Before generating add operations, check the existing profile for entries that
match the proposed addition by a combination of title/name, employer/issuer,
and date range. If a match is found, generate an update operation against
the existing entry instead of an add operation. If the existing profile
contains multiple entries that are duplicates of each other, keep the most
detailed entry and generate remove operations for the others with a reason
indicating that they are duplicates.
Two things to notice. The match is on a combination of fields, not exact equality, because users will re-type "Google" as "Google Inc." and expect the system to recognize them as the same. The duplicate-removal rule is symmetric — the model cleans up pre-existing duplicates in the profile, not only duplicates introduced by the current change set.
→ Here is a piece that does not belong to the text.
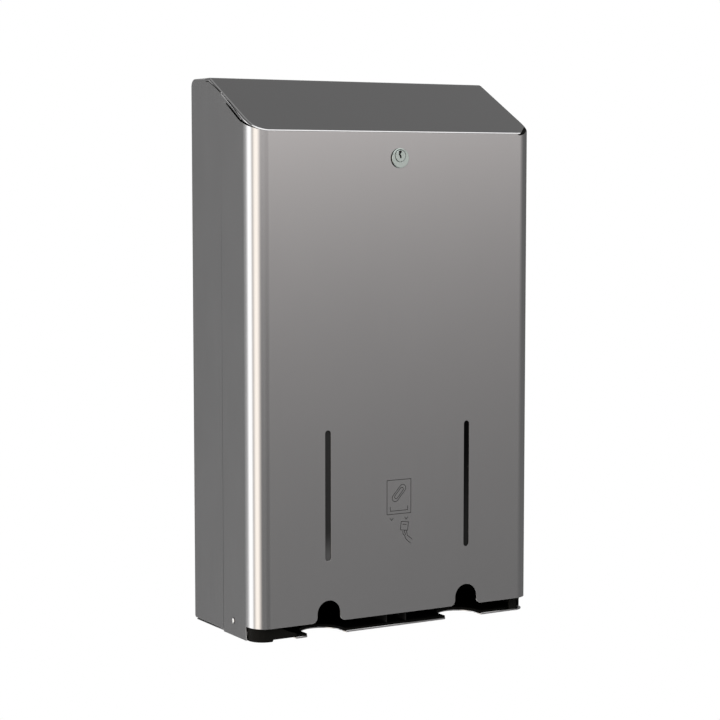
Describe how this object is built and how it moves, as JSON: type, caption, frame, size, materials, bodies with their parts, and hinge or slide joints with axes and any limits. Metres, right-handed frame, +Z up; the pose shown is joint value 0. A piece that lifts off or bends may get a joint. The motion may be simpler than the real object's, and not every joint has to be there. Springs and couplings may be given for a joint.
{
  "type": "sanitary pad dispenser",
  "caption": "Wall-mounted stainless steel dispenser for stacks of wrapped pads, with a locked door that tilts forward, level slots and finger notches.",
  "frame": {"origin": "middle of the flat back face that lies on the wall", "axes": "+Z up along the height, +Y out of the back face into the wall, +X across the width to the right seen from the front, so the front faces -Y"},
  "size_m": [0.3026, 0.1329, 0.51],
  "materials": {
    "stainless": "satin stainless sheet",
    "black_steel": "matte black powder coat",
    "black_plastic": "matte",
    "nickel": "satin nickel plate",
    "zinc": "zinc plated steel"
  },
  "bodies": {
    "casing": {"rear_casing": "stainless", "floor_plate": "stainless", "tray_liner": "black_plastic", "left_magazine": "black_steel", "right_magazine": "black_steel", "lower_rail": "zinc", "upper_rail": "zinc", "centre_post": "black_steel", "lock_keeper": "zinc", "hinge_pin_left": "zinc", "hinge_pin_right": "zinc", "hinge_clip_left": "zinc", "hinge_clip_right": "zinc", "floor_screw_1": "zinc", "floor_screw_2": "zinc", "floor_screw_3": "zinc", "floor_screw_4": "zinc", "rail_rivet_1": "zinc", "rail_rivet_2": "zinc", "rail_rivet_3": "zinc", "rail_rivet_4": "zinc", "magazine_screw_1": "zinc", "magazine_screw_2": "zinc", "magazine_screw_3": "zinc", "magazine_screw_4": "zinc", "post_screw_1": "zinc", "post_screw_2": "zinc", "keeper_screw_1": "zinc", "keeper_screw_2": "zinc"},
    "door": {"front_cover": "stainless", "lock_housing": "nickel", "lock_washer": "zinc", "lock_nut": "zinc", "stop_stud_left": "zinc", "stop_stud_right": "zinc"},
    "plug": {"lock_plug": "nickel", "lock_cam": "zinc", "cam_screw": "zinc"}
  },
  "joints": [
    {"name": "door_tilt", "type": "hinge", "parent": "casing", "child": "door", "pos_m": [0, -0.084, -0.241], "axis": [1, 0, 0], "range_deg": [0, 90]},
    {"name": "lock_turn", "type": "hinge", "parent": "door", "child": "plug", "pos_m": [0, -0.13, 0.1838], "axis": [0, 1, 0], "range_deg": [0, 90]}
  ]
}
This turns each reconciliation pass into an opportunity to improve data quality.
The validation layer the prompt cannot replace
Every prompt rule above has a corresponding code-level check that runs after the model responds. ID verification confirms that every referenced ID exists in the current profile. Enum validation checks that all controlled-vocabulary fields contain allowed values. The identity mismatch check treats an empty change set as a structured signal, not an error. The deduplication check rejects add operations that would create duplicates the model missed.
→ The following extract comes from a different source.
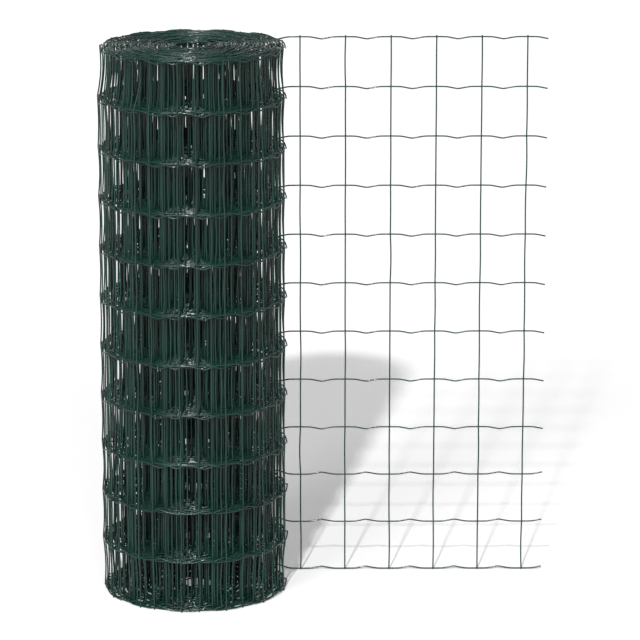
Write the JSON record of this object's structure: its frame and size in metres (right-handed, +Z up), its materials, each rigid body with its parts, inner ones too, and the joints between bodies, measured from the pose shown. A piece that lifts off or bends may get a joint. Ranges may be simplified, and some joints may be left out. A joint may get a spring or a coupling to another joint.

The model is instructed correctly. The system does not trust the instruction to hold. These are not redundant — they are defense in depth. The prompt reduces the failure rate; the validation layer bounds the damage when failures occur anyway.
The meta-pattern
Looking at these rules together, a pattern emerges. Each one encodes a piece of domain knowledge that the model does not have and will not derive. The model knows what a resume looks like. It does not know that certifications are routinely omitted from resumes but should persist in profiles. The model knows how to parse dates. It does not know what year it is unless you tell it. The model knows what a degree is. It does not know which specific degree strings your schema accepts.
The prompt is the place where domain knowledge meets model capability. Every failure in this post started as domain knowledge I had but had not written down. Every fix is the same knowledge, translated into language specific enough that the model cannot ignore it.
The implementation effort on a system like this is not in the code that calls the LLM. The code is a few hundred lines at most. The effort is in discovering, articulating, and maintaining the specification of invariants that the prompt encodes. That specification is the actual artifact. The model is the interpreter.
This concludes the two-part series on LLM reconciliation. Part 1 covers the conceptual framing — why reconciliation is the right mental model and how the output schema reflects it. This post covers the specific failure modes and the fixes that held in production.